The Federation of Pakistan Chambers of Commerce and Industry (FPCCI) has expressed grave concern over declining trend in exports, which have posted a downfall of around 20 percent to $1.58 billion in August 2020, startling especially for the economic managers who claimed that economy was recovering from the adverse effect of turbulent period of post-corona slowdown.
The apex trade body chief Mian Anjum Nisar said that the drop in exports during August period was really surprising, calling for out-of-the-box solutions for economic growth in these crucial times, as COVID-19 has adversely impacted the world economy as well as the Pakistan trade and industrial sectors.
According to data, Pakistan’s exports during the month of August recorded a downfall of around 20 percent in dollar terms, as compared to the same period last year. It’s amazing that the dip in Aug export figures comes after a surge in exports during July 2020, when Covid-19 restrictions were more stringently in place. In first two months of July-Aug the exports also went down by nearly 4 percent, however, country’s trade deficit contracted to $3.4 billion due to shrinking imports. The trade deficit, which stood at $3.7 billion in the comparative period of last fiscal year, shrank to $3.4 billion during July-August of 2020-21. In absolute terms, there was a reduction of $307 million or around 8 percent in trade deficit in the current fiscal year. Overall, imports dipped 6.3 percent to around $7 billion during the July-Aug.

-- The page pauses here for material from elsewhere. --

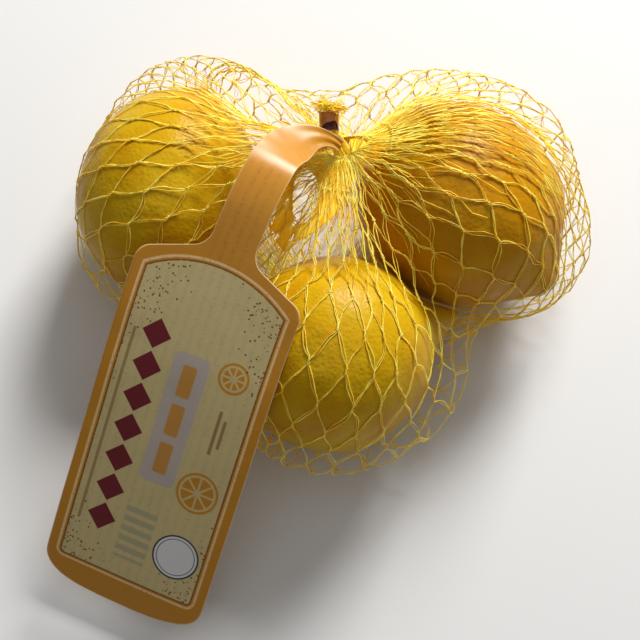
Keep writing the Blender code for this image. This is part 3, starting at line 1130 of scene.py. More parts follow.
@dataclass
class KnittedNet:
    """The net: diamond meshes of doubled tape that run from the gathered neck to a gather under the pack.

    Every strand zigzags from the neck to the underside and is knitted to the next strand at each turn, so the
    strands are drawn whole and only meet at the nodes.
    """

    cells: int = 64
    rows: int = 16
    bar: float = 12.4
    pull: float = 0.42
    push: float = 0.08
    stiffness: float = 0.2
    tape_width: float = 0.36
    tape_thickness: float = 0.15
    gap: float = 0.32
    damping: float = 0.6
    settle_every: int = 3
    neck_radius: float = 2.6
    neck_depth: float = 0.4
    polar_step: float = 2.0
    girth_at: float = 84.0
    evenness: float = 0.9
    slack_share: float = 0.28
    slack_most: float = 7.0
    knot_reach: float = 0.95
    knot_wrap: float = 0.24
    knot_lifts: tuple[Spot, ...] = ((0.15, 0.3), (0.5, 0.08), (0.85, 0.3))
    most_bow: float = 1.6
    crossed_share: float = 0.45
    spreads: tuple[float, ...] = (0.22, 0.3, 0.42, 0.6)
    shake: float = 0.11
    loop_steps: int = 10
    loop_turns: float = 1.65
    bar_steps: int = 6
    seed: int = 11
    rounds: int = 300
    centre: Point = (-0.64, 23.5, 20.0)
    nodes: np.ndarray = field(default_factory=lambda: np.zeros((0, 3)))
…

Mian Anjum Nisar said that the flooding situation in the country, especially in Karachi, has also affected the overall industrial operations, indicating the exports volume might not begin to recover in Sept as economic activity was not expected to return to normal immediately. He said that power trippings, slowdown in business activities, delay in transportation and hampering of port operations were some of the issues faced by the exporters due to the unprecedented rains across the country.
The FPCCI President said that besides liquidity problems and issues of increasing cost, the rains and subsequent urban flooding also caused a significant damage to the infrastructure, disrupting the supply chain and affecting industrial operations.
He urged the concerned provincial governments to upgrade drain system in business hubs of all cities, as sewerage system was outdated and dysfunctional, and these areas become flooded with water whenever there was a heavy downpour. He said that rainwater enters the factories, godowns, shops and basements, damaging the whole merchandise, goods, plants, machinery and raw materials etc.
While the share of regional countries in world exports have considerably increased over the last 40 years, Pakistan’s exports have remained stagnant during this period, he said. Unless attention was paid to all factors that hamper the industrial and exports growth, we may not be able to achieve the desired results. Some of the impediments to the growth of industry include cost of production, poor governance, obsolete technology, low productivity, lack of competitiveness, supply constraints and energy issues.
He said that the government has already missed its annual export target for the first two years. For its second year, the economic managers had set the export target at $26 billion, which it later revised downward to $22.4 billion.
For the current fiscal year, the government has set the export target at $27.7 billion, requiring just 6 percent growth.
Mian Anjum Nisar said that the government has to formulate long-term and consistent policies for the revival of industry and improvement in exports that have been stuck in a downward spiral for a longtime. He said the government must take immediate steps for the timely-refunds of sales and income tax, issuance of income tax exemptions on utility bills and resolve issues faced by the industrial sector.
He said that the local currency continued its downward slide against the US dollar despite the fact that Pakistan’s Current Account Deficit has continuously been reducing owing to lower imports and better inflows. He warned that weakening of rupee indicates that the country might once again march towards a huge trade deficit, which increases the current account deficit again.